To be an efficient manufacturing facility, a loomshop needed good daylight, controlled ventilation, un-obstructed space, provision for storage, heat, and access for goods and workers. Hand looms were manual, the artisan raised the heddles using foot levers, and threw the shuttle the width of the loom by hand, forward and back. The left hand was used to operate the batten that compressed the pick. Broader cloth could not be woven this way, so the weaver used a child to throw back the shuttle. John Kay's flying shuttle of 1733, removed the need for the child. The weaver jerked the two hammers or pickers with a picking stick held in the right hand. The pickers propelled the shuttle, and the left hand operated the batten.
A loom shop would either be built as an attached shed entered from outside or as a garret above the house entered through a trap-door from below or by external stairs to minimize disruption when a new beam was brought in. Animal fibres (wool, silk) did not need sizing so considerations of humidity were unimportant. It was usual for a loomshop to contain three or four looms which were worked by members of the family. In the house below was a kitchen and scullery and living room on the ground floor and two bedrooms on the first, a typical two-up-two-down cottage. Sometimes a row of cottages would have a common loom-shop above, allowing several looms to be worked.
It was believed that artisan weavers wove cloth during poor weather and worked on their land when possible. It is more likely that some weavers worked full-time at the loom, breaking off to help their neighbours during the harvest. Some smallholders were weavers to supplement their main income. Full-time weavers tended to cluster in rows of cottages forming a hamlet while the smallholders cottage was likely to be solitary.
The man of the house was the most productive and worked full-time, his wife shared her time between the loom and childcare. Unmarried children were employed and trained on the job.
By the end of the 17th century three localised areas of textile production could be identified in Lancashire. Linen was woven in the west of the county and in Manchester while in upland Pennine regions, woollens were woven and in central Lancashire the emphasis was on fustians, cloth made with a linen warp and wool weft. In central Lancashire weavers subsequently switched to calico, cloth with a cotton warp and a cotton weft. In the 1790s, the demand for calico expanded and more towns switched to cotton weaving producing cloth for the emerging printing industry.
Weaving cotton requires humid conditions and cotton needed to be sized, strands of warp thread were coated with a layer of paste to prevent chafing against the healds and reeds in the batten. If the size hardened it broke the thread. Loomshops were built in the basement or on the ground floor. The weavers kept the floor beneath the loom moist, sometimes by digging channels into the clay floor and pouring in water. The loomshop was entered through the family accommodation so humidity was not lost to the outside. In such a cottage, one ground floor room became the manufactory, and the family lived in the other, a kitchen living room. Sometimes a basement was excavated beneath the family home lit by elongated windows. The term 'cellar loomshop' was used for both ground floor and basement establishments.

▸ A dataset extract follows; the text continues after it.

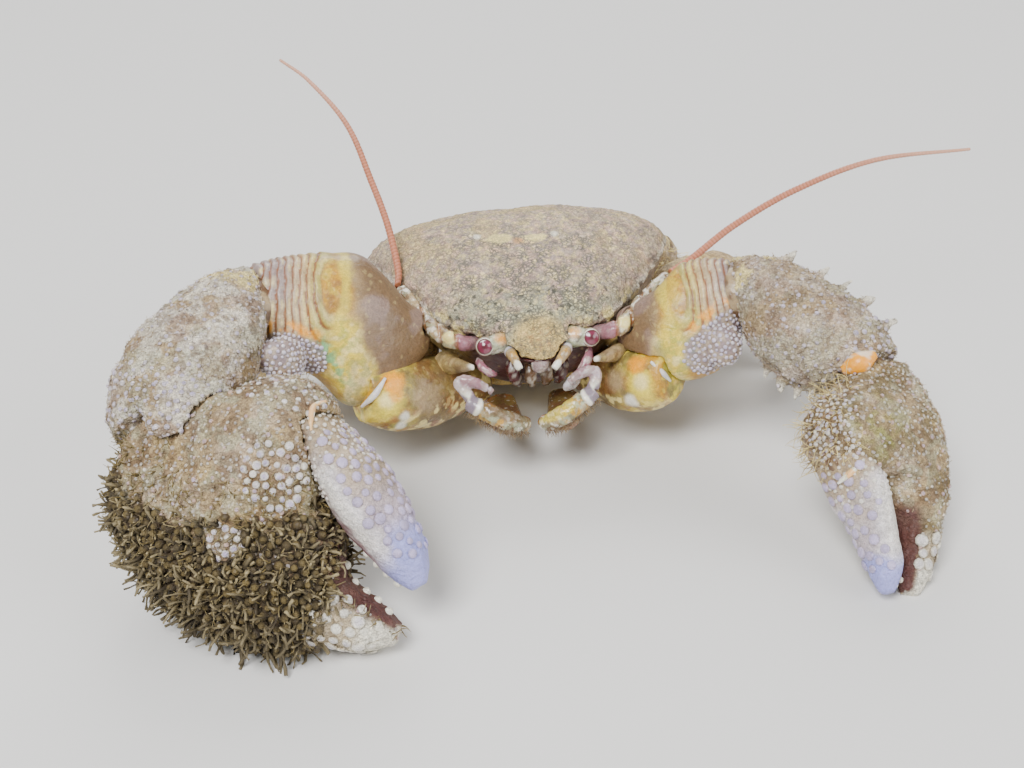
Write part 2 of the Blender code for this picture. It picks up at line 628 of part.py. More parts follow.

In the peak years of handloom weaving around 1820, there were 170,000 handloom weavers in Lancashire. The 1851 census recorded 55,000 hand loom weavers in the county while the 1861 census records 30,000 and the 1871 census 10,000. By 1891, few were left. The figures give some indication of number of weavers cottages that existed. It is probable that there would be four looms in each shop.
At the time of rapid urbanization, rows of terraced houses were constructed to accommodate the new urban workers. In East Anglia detached cottages were built from timber and cob, while woolen weaving communities favoured three-storey two-up two-down with a loom shop above.
The loomshop design was adequate until power was needed and in a sense the early weaving sheds were extended loom shops.
In 1884, Vincent van Gogh made a series of drawings and paintings of rural artisan weavers and the loomshops in their cottages. Van Gogh was interested in the "meditative appearance" of the weavers.[1] "A weaver who has to direct and to interweave a great many little threads has no time to philosophize about it, but rather he is so absorbed in his work that he doesn't think but acts, and he feels how things must go more than he can explain it." he wrote in 1883.[2]
By then rural weaving was not a prosperous trade; income varied dramatically depending upon crop yields for material and market conditions. Weavers were living a poor life, especially in comparison to urban centers of textile manufacturing nearby such as Leiden. The rural artisan's livelihood had become increasingly precarious.[3]
Van Gogh wrote to his brother Theo, "Their life is hard. A weaver who stays hard at work makes a piece of about 60 yards a week. While he weaves, his wife has to sit before him, winding – in other words, winding the spools of yarn – so there are two of them who work and have to make a living from it."[4]